Reinventing himself as a dashing young modernist who moonlights as an airline pilot, his latest motto is: “We are not a nation of camel riders.” His appeal to youth has been tarnished by the revelation of a letter he wrote in 1999 denouncing student protests.
Mostafa Moin, 54, the only reformist in the field, is a former education minister trailing third ahead of five no-hopers. With less than a week to go, Mr Moin has stepped up his game by radicalising his campaign. Fearful that the elections will mark the death of the reform movement, he is daring to cross the Islamic Republic’s red lines in a last-ditch effort to lure a disillusioned electorate and a growing number of boycotters to the ballot.
Tackling the Republic’s taboo subjects, Mr Moin has promised to free all political prisoners and has signed a pact with a banned liberal group. The only candidate to go anywhere near the question of constitutional reform, Mr Moin has even questioned the power of the Supreme Leader.

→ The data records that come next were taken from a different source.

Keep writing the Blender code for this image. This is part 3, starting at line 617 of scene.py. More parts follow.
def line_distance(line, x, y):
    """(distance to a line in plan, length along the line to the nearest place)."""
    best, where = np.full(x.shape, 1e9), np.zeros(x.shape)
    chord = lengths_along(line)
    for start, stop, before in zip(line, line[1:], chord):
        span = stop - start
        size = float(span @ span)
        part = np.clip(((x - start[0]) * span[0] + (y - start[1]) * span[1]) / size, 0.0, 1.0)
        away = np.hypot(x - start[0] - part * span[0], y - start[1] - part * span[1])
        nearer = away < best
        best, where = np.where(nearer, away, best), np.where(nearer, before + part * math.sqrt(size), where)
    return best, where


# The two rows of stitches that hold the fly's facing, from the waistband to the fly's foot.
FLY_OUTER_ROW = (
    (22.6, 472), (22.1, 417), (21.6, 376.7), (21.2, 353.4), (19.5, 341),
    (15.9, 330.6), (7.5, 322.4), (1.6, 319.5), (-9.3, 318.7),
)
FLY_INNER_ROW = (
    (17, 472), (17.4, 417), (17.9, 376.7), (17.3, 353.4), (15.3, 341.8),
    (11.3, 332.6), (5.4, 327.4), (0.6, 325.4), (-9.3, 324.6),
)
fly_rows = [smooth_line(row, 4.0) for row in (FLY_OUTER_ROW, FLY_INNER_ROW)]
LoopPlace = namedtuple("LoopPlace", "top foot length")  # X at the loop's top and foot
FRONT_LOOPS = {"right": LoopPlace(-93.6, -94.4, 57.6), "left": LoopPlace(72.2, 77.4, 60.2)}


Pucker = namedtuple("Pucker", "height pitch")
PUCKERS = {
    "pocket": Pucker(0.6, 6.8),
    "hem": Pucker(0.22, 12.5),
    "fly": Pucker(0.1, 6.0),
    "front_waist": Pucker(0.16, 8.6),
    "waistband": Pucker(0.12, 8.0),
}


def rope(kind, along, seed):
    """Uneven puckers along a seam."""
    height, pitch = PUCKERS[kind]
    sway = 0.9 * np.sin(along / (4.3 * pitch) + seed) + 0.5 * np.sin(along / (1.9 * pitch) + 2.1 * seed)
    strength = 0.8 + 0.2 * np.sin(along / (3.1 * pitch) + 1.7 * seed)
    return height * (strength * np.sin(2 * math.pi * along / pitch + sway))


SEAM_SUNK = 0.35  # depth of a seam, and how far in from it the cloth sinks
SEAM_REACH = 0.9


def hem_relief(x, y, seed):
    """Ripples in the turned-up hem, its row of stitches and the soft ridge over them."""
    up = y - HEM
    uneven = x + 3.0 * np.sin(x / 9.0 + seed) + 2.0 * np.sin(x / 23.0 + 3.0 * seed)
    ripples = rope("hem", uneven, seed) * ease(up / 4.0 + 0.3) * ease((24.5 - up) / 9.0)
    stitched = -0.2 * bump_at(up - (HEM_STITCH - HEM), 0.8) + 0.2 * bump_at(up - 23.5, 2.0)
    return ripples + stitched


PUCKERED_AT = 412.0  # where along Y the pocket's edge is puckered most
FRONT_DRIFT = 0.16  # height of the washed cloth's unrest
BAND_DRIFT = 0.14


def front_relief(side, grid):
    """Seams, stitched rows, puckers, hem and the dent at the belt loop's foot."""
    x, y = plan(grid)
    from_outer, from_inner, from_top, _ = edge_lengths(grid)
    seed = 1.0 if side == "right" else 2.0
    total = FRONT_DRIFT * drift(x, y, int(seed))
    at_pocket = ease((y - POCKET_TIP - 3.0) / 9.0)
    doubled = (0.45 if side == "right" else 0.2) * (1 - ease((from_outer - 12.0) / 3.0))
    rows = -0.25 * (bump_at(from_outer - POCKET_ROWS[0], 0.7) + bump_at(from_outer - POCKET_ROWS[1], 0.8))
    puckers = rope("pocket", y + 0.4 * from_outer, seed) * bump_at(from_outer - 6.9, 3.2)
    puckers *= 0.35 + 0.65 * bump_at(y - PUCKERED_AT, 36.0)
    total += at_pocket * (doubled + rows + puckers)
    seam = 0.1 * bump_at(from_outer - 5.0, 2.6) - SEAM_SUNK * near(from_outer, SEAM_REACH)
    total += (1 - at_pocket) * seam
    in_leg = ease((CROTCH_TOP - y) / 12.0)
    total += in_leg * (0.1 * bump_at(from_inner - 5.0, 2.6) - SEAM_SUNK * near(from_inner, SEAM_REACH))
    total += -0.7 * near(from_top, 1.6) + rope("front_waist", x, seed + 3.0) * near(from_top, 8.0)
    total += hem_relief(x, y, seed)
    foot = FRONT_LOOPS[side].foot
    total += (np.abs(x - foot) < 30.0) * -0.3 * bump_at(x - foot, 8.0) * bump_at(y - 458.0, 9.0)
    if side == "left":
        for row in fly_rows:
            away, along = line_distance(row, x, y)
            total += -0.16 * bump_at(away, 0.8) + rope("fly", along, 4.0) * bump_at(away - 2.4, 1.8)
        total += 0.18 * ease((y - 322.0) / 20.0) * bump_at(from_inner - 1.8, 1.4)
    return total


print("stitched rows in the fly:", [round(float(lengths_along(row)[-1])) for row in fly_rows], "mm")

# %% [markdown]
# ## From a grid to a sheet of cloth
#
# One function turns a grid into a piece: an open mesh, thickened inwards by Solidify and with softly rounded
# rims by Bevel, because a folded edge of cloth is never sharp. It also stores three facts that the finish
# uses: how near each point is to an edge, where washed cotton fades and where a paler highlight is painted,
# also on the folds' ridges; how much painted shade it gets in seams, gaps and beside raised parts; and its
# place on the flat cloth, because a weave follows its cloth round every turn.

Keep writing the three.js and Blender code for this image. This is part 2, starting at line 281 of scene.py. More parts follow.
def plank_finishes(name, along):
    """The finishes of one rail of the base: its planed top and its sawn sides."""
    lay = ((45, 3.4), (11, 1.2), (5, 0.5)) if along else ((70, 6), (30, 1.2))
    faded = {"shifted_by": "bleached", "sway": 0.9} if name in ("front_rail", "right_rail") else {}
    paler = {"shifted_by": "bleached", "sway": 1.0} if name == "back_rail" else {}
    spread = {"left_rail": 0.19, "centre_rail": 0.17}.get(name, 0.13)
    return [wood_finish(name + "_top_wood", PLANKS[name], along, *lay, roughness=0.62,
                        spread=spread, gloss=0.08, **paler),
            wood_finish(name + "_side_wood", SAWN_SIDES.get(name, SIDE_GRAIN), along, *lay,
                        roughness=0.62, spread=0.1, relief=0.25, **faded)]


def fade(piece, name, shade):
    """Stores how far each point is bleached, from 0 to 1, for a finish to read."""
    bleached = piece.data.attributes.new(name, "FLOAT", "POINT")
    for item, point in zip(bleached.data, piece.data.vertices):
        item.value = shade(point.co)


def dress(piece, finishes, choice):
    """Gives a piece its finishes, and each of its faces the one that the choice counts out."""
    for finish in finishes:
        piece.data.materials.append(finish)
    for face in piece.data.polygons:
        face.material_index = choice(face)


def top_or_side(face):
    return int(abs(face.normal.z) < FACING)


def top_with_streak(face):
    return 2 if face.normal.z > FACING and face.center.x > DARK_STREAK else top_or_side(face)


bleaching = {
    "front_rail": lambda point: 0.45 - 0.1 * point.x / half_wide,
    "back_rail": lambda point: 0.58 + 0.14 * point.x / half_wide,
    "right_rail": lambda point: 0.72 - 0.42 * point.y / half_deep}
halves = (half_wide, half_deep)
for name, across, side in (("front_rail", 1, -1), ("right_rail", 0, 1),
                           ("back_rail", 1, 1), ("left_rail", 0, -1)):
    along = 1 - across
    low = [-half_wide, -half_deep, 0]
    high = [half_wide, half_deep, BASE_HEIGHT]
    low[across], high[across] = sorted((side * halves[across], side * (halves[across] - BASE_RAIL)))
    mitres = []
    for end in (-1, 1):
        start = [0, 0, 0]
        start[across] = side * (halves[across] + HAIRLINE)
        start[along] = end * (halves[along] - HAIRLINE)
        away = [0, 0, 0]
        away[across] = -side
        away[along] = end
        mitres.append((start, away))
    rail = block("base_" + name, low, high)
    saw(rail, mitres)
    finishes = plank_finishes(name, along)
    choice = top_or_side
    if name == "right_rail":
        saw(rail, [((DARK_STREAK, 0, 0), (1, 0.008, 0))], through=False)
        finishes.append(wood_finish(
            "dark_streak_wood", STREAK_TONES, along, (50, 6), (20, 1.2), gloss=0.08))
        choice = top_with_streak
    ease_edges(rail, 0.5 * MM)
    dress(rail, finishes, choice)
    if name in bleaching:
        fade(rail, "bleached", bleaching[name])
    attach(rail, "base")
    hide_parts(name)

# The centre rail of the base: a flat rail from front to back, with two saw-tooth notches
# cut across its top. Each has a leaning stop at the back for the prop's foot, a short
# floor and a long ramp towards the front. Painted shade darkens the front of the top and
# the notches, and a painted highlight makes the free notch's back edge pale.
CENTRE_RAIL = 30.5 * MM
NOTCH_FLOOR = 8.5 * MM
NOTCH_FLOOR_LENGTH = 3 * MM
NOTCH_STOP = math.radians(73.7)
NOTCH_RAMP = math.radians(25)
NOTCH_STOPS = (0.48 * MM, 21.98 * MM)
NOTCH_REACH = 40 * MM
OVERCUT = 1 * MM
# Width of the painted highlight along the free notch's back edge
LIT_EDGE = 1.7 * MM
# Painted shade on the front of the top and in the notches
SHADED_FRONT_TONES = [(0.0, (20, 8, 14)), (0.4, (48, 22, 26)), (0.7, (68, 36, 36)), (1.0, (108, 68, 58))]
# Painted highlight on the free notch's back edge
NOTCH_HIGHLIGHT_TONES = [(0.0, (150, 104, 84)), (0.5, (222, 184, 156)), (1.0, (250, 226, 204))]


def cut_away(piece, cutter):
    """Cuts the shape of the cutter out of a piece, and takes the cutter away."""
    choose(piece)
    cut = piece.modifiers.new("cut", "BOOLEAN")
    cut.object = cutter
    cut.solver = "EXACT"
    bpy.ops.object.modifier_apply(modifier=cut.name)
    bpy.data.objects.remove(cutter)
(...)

The vote is likely to go to a second round unless there is a clear majority of more than 50 per cent for an individual candidate on Friday. Privately, foreign diplomats suggest that a win for Mr Rafsanjani would best serve Iranian relations at home and abroad. They fear that Mr Moin would simply be steamrollered by the regime as Mr Khatami was, while a victory for Mr Qalibaf would result in new militarisation.